Who are the other brands out there doing this?

Cottweiler is interesting because it represents exactly what interests me about fashion nowadays. It’s a label that perfectly understands how culture is appropriated and controlled. So what they deliver is real fashion, not just pure cool. Something people can identify with.

Since tattooing brought all these different movements and cultures together in the early days of Sang Bleu, have you seen tattoo culture have a big influence on the wider design world in general?

Absolutely, that’s why Sang Bleu arrived at the right time and in the right place, and was maybe instrumental to an extent. We’re still in the process of tattoo culture being really integrated and accepted as a prominent thing in visual culture and artistic culture in general. But it’s really interesting because at this stage the industry behind tattooing is still the wild wild West. It’s huge with very little regulation. It’s very amateurish, and everyone does whatever he or she wants. But that’s what makes it so interesting—because anyone can be a tattooist. Grab a machine, grab a needle, and you can do a tattoo. Not many things are as powerful. Music is, but it has been completely controlled and exploited, but tattooing is still scary and fascinating. At the end of the day I don’t think it can be controlled and become part of the machine, but who knows—maybe eventually.

You talk about tattooing being the last subculture, but as that changes, how do you maintain an element of radicalism?

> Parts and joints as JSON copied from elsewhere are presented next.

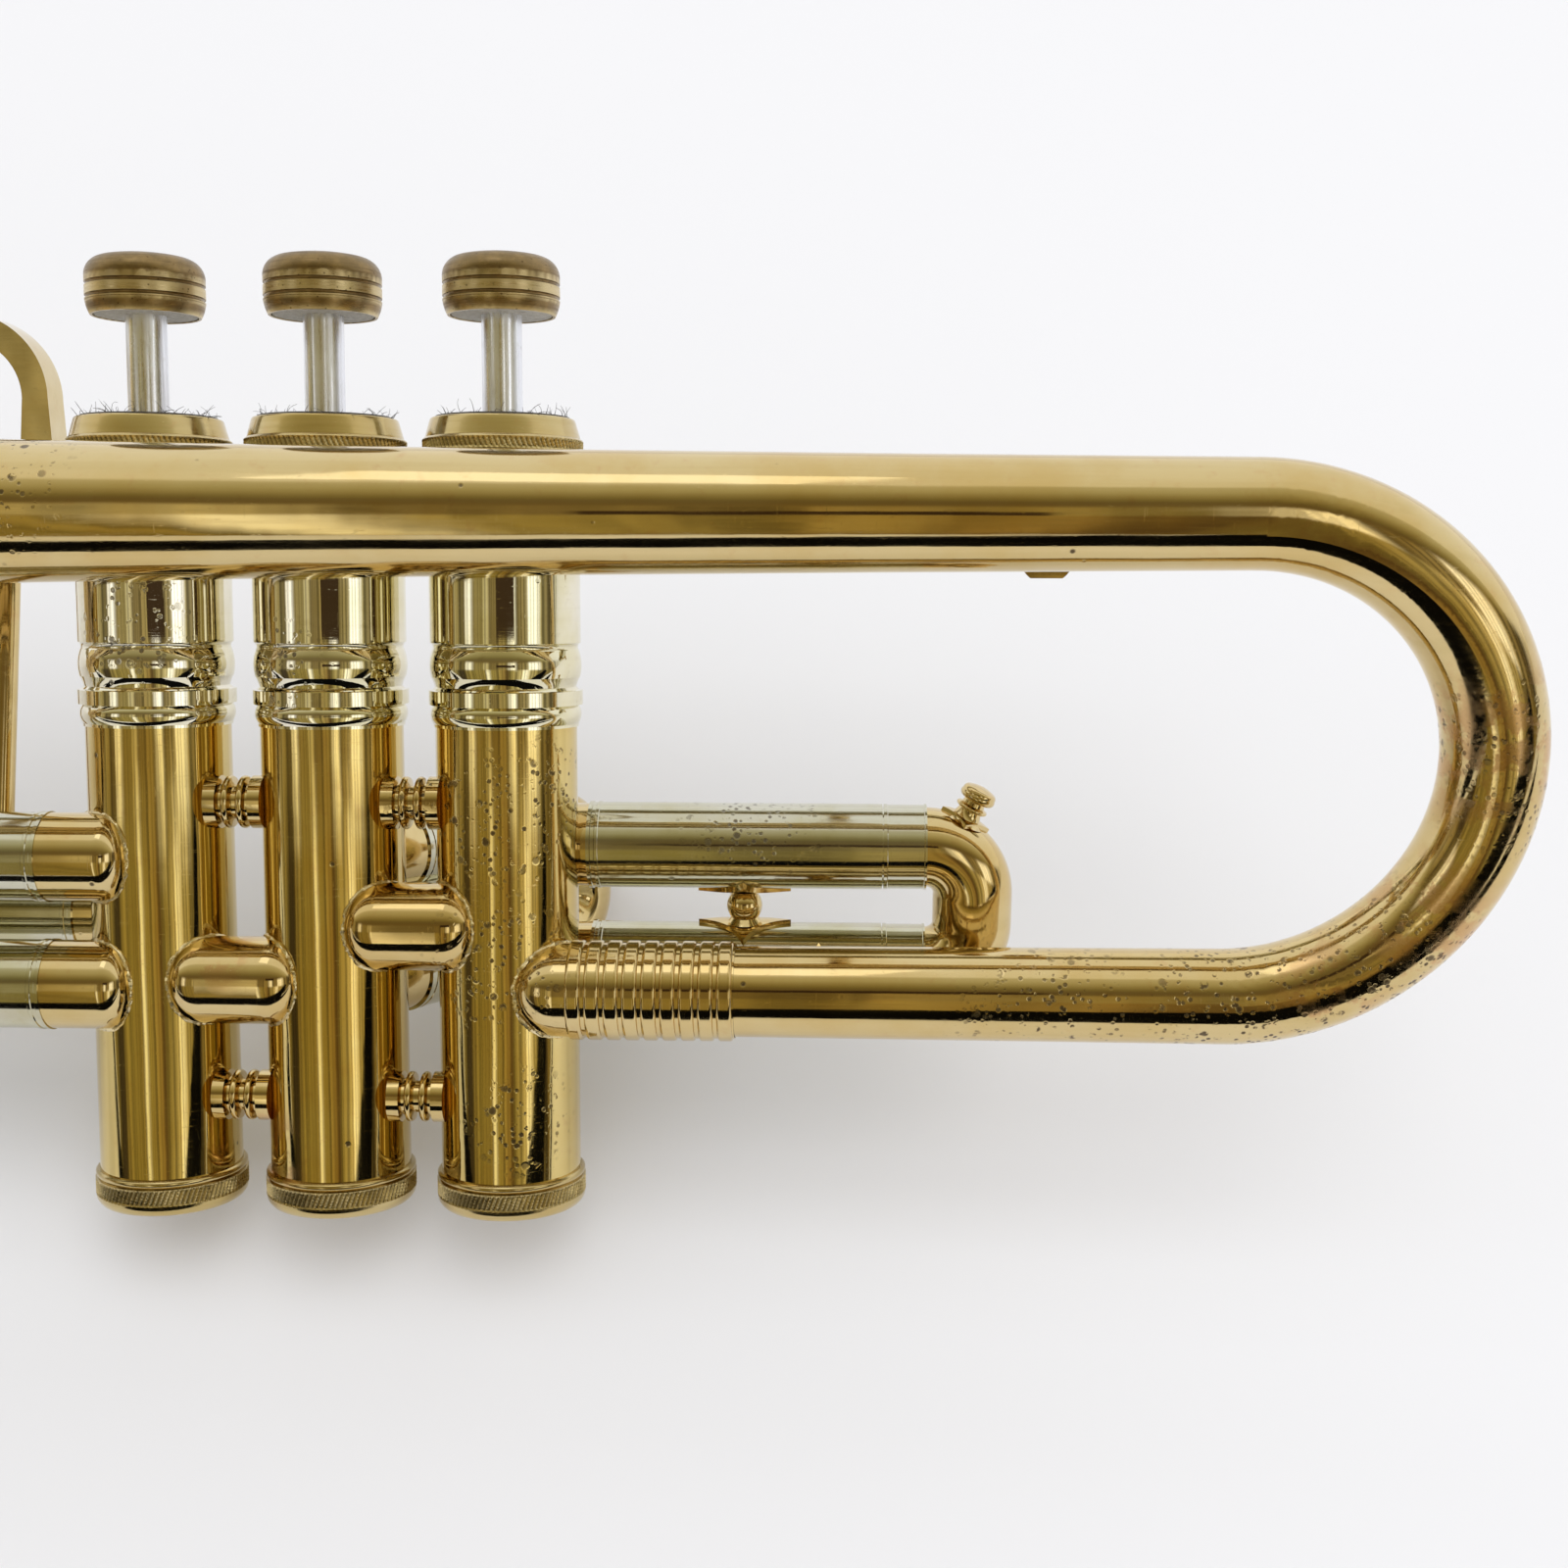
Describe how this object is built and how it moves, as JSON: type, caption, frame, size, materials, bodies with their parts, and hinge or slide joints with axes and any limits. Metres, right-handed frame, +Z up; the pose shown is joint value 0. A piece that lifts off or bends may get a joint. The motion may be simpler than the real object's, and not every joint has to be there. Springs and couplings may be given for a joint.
{
  "type": "flugelhorn",
  "caption": "Brass wind instrument with piston valves, a wide flared bell, pull slides, a sliding mouthpipe and a water key, lying at rest on its side.",
  "frame": {"origin": "centre of the bounding box on the ground, with the horn lying on its bell rim, front valve cap and second slide knob", "axes": "+X runs along the horn from the bell mouth back towards the player, +Z up from the ground; the valves lean back from the -Y side, buttons towards +Y and up"},
  "size_m": [0.4766, 0.16, 0.1621],
  "materials": {
    "lacquered_brass": "glossy aged lacquer",
    "worn_brass": "dull, lacquer worn off",
    "nickel_silver": "polished, lightly tarnished",
    "piston_monel": "lapped",
    "felt": "fuzzy",
    "cork": "matt",
    "spring_bronze": "bright wire"
  },
  "bodies": {
    "horn": {"bell_flare": "lacquered_brass", "bell_throat": "lacquered_brass", "bell_bow": "lacquered_brass", "bell_tail": "lacquered_brass", "ribbed_ferrule": "lacquered_brass", "port_knuckles": "lacquered_brass", "crossover_3_to_2": "lacquered_brass", "crossover_2_to_1": "lacquered_brass", "valve_braces": "lacquered_brass", "valve_casing_1": "lacquered_brass", "valve_casing_2": "lacquered_brass", "valve_casing_3": "lacquered_brass", "slide_stays": "lacquered_brass", "bell_stays": "lacquered_brass", "mouthpipe_clamp": "lacquered_brass", "top_cap_1": "worn_brass", "top_cap_2": "worn_brass", "top_cap_3": "worn_brass", "bottom_cap_1": "worn_brass", "bottom_cap_2": "worn_brass", "bottom_cap_3": "worn_brass", "finger_hook": "worn_brass", "valve_baluster_1": "nickel_silver", "valve_baluster_2": "nickel_silver", "valve_baluster_3": "nickel_silver", "first_slide_sleeves": "nickel_silver", "second_slide_sleeves": "nickel_silver", "third_slide_sleeves": "nickel_silver", "main_slide_sleeves": "nickel_silver", "mouthpipe_sleeve": "nickel_silver", "valve_guides": "nickel_silver", "top_cap_felts": "felt", "valve_springs": "spring_bronze"},
    "valve_1": {"piston_1": "piston_monel", "valve_stem_1": "nickel_silver", "finger_button_1": "worn_brass", "button_felt_1": "felt"},
    "valve_2": {"piston_2": "piston_monel", "valve_stem_2": "nickel_silver", "finger_button_2": "worn_brass", "button_felt_2": "felt"},
    "valve_3": {"piston_3": "piston_monel", "valve_stem_3": "nickel_silver", "finger_button_3": "worn_brass", "button_felt_3": "felt"},
    "first_slide": {"first_slide_tubes": "nickel_silver", "first_slide_bow": "lacquered_brass", "first_slide_knob": "lacquered_brass"},
    "second_slide": {"second_slide_tubes": "nickel_silver", "second_slide_bow": "lacquered_brass"},
    "third_slide": {"third_slide_tubes": "nickel_silver", "third_slide_bow": "lacquered_brass", "third_slide_knob": "lacquered_brass"},
    "main_slide": {"main_slide_tubes": "nickel_silver", "main_slide_bow": "lacquered_brass"},
    "water_key": {"water_key_lever": "lacquered_brass", "water_key_cork": "cork"},
    "mouthpipe": {"mouthpipe": "nickel_silver", "mouthpiece_receiver": "nickel_silver"},
    "clamp_screw": {"clamp_screw": "lacquered_brass"}
  },
  "joints": [
    {"name": "valve_1_press", "type": "slide", "parent": "horn", "child": "valve_1", "axis": [0.0345, -0.6787, -0.7336], "range_m": [0, 0.0135], "stiffness_N_per_m": 150, "springref_m": -0.012, "deforming": ["valve_springs"]},
    {"name": "valve_2_press", "type": "slide", "parent": "horn", "child": "valve_2", "axis": [0.0345, -0.6787, -0.7336], "range_m": [0, 0.0135], "stiffness_N_per_m": 150, "springref_m": -0.012, "deforming": ["valve_springs"]},
    {"name": "valve_3_press", "type": "slide", "parent": "horn", "child": "valve_3", "axis": [0.0345, -0.6787, -0.7336], "range_m": [0, 0.0135], "stiffness_N_per_m": 150, "springref_m": -0.012, "deforming": ["valve_springs"]},
    {"name": "first_slide_pull", "type": "slide", "parent": "horn", "child": "first_slide", "axis": [0.9989, 0, 0.0469], "range_m": [0, 0.03]},
    {"name": "second_slide_pull", "type": "slide", "parent": "horn", "child": "second_slide", "axis": [0.5418, 0.6295, -0.5569], "range_m": [0, 0.016]},
    {"name": "third_slide_pull", "type": "slide", "parent": "horn", "child": "third_slide", "axis": [-0.9989, 0, -0.0469], "range_m": [0, 0.06]},
    {"name": "main_slide_pull", "type": "slide", "parent": "horn", "child": "main_slide", "axis": [-0.9989, 0, -0.0469], "range_m": [0, 0.04]},
    {"name": "water_key_press", "type": "hinge", "parent": "main_slide", "child": "water_key", "pos_m": [-0.08276, -0.02473, 0.02091], "axis": [-0.0367, -0.6247, 0.78], "range_deg": [0, 15], "stiffness_Nm_per_rad": 0.05, "springref_deg": -28.65},
    {"name": "mouthpipe_pull", "type": "slide", "parent": "horn", "child": "mouthpipe", "axis": [0.9989, 0, 0.0469], "range_m": [-0.006, 0.02]},
    {"name": "clamp_screw_turn", "type": "hinge", "parent": "horn", "child": "clamp_screw", "pos_m": [0.17623, 0.03638, 0.06979], "axis": [-0.0345, 0.6787, 0.7336], "range_deg": [0, 180]}
  ]
}
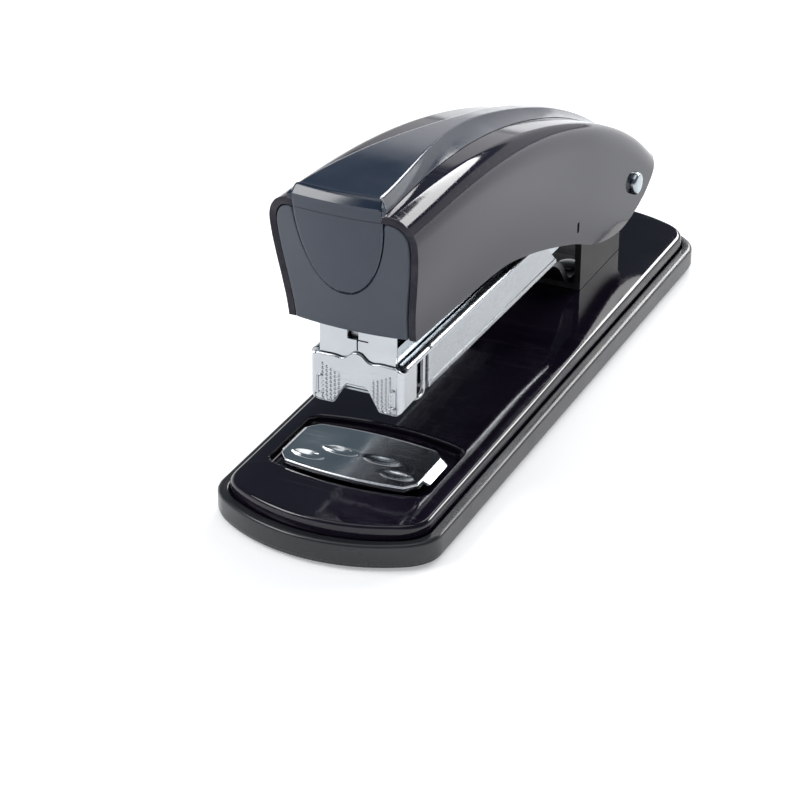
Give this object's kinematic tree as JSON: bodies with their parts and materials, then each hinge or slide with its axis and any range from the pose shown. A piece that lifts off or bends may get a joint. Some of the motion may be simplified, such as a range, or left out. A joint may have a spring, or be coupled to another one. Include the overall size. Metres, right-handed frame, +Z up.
{
  "type": "long reach stapler",
  "caption": "Metal desk stapler with a deep throat: black base, sprung magazine with a bright nose, sliding anvil and a hinged handle that presses and opens for loading.",
  "frame": {"origin": "on the desk surface, under the middle of the base", "axes": "+X to the right seen from the nose end, +Y from the nose to the hinge, +Z up"},
  "size_m": [0.05, 0.17, 0.0732],
  "materials": {
    "base_enamel": "deep gloss black stove enamel on pressed steel",
    "bracket_enamel": "satin black enamel on folded steel",
    "handle_enamel": "gloss black lacquer on pressed steel",
    "cap_plastic": "fine matte blue-grey moulded plastic",
    "inlay_plastic": "satin black moulded plastic",
    "tray_plastic": "satin black moulded plastic",
    "foot_rubber": "matte black rubber",
    "nose_chrome": "bright chromed casting, slightly soft",
    "anvil_chrome": "mirror chromed steel",
    "polished_steel": "bright nickel-plated steel",
    "cast_zinc": "satin light grey metal",
    "zinc_plated_steel": "zinc-plated steel",
    "spring_steel": "bright drawn spring wire",
    "blackened_spring": "blackened spring steel",
    "staple_steel": "glued strip of galvanised wire staples",
    "blade_steel": "ground hardened steel",
    "pusher_plastic": "black moulded plastic"
  },
  "bodies": {
    "base": {"base_plate": "base_enamel", "base_tray": "tray_plastic", "foot_front_left": "foot_rubber", "foot_front_right": "foot_rubber", "foot_rear_left": "foot_rubber", "foot_rear_right": "foot_rubber", "rear_bracket": "bracket_enamel", "bracket_rivet_1": "zinc_plated_steel", "bracket_rivet_2": "zinc_plated_steel", "bracket_rivet_3": "zinc_plated_steel", "bracket_rivet_4": "zinc_plated_steel", "pivot_pin": "polished_steel", "lift_spring": "blackened_spring"},
    "magazine": {"magazine_channel": "cast_zinc", "magazine_core": "polished_steel", "front_plate": "nose_chrome", "nose_piece": "nose_chrome", "nose_wire": "spring_steel", "staple_rail": "zinc_plated_steel", "guide_rod": "zinc_plated_steel", "staple_strip": "staple_steel", "handle_spring": "spring_steel", "pusher_spring": "spring_steel"},
    "pusher": {"pusher": "pusher_plastic"},
    "handle": {"handle_shell": "handle_enamel", "front_cap": "cap_plastic", "top_inlay": "inlay_plastic", "spring_cup": "pusher_plastic", "driver_blade": "blade_steel", "driver_bracket": "zinc_plated_steel", "driver_rivet_left": "zinc_plated_steel", "driver_rivet_right": "zinc_plated_steel"},
    "anvil": {"anvil_plate": "anvil_chrome", "anvil_stud": "zinc_plated_steel", "anvil_spring": "spring_steel"}
  },
  "joints": [
    {"name": "magazine_press", "type": "hinge", "parent": "base", "child": "magazine", "pos_m": [0, 0.061, 0.026], "axis": [1, 0, 0], "range_deg": [0, 5.25], "stiffness_Nm_per_rad": 6, "springref_deg": -3.44, "deforming": ["lift_spring"]},
    {"name": "handle_hinge", "type": "hinge", "parent": "magazine", "child": "handle", "pos_m": [0, 0.061, 0.026], "axis": [1, 0, 0], "range_deg": [-60, 4.25], "stiffness_Nm_per_rad": 4, "springref_deg": -1.43, "deforming": ["handle_spring"]},
    {"name": "pusher_slide", "type": "slide", "parent": "magazine", "child": "pusher", "axis": [0, 0.9998, -0.0209], "range_m": [0, 0.028], "stiffness_N_per_m": 40, "springref_m": -0.02, "deforming": ["pusher_spring"]},
    {"name": "anvil_slide", "type": "slide", "parent": "base", "child": "anvil", "axis": [0, 1, 0], "range_m": [0, 0.0041]}
  ]
}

The beauty is that I don’t think that can go away. Tattooing itself is too weird a thing. It’s penetrating the skin and it’s permanent. It’s too weird to ever go completely mainstream or commercial, so I’m not worried. I think the very essence of what tattooing is guarantees its edge. It goes so far against what a lot of people consider taboo and strange. Tattooing in my opinion is not at risk in the near future of becoming just a thing you do without caring. It’s still scary and challenging.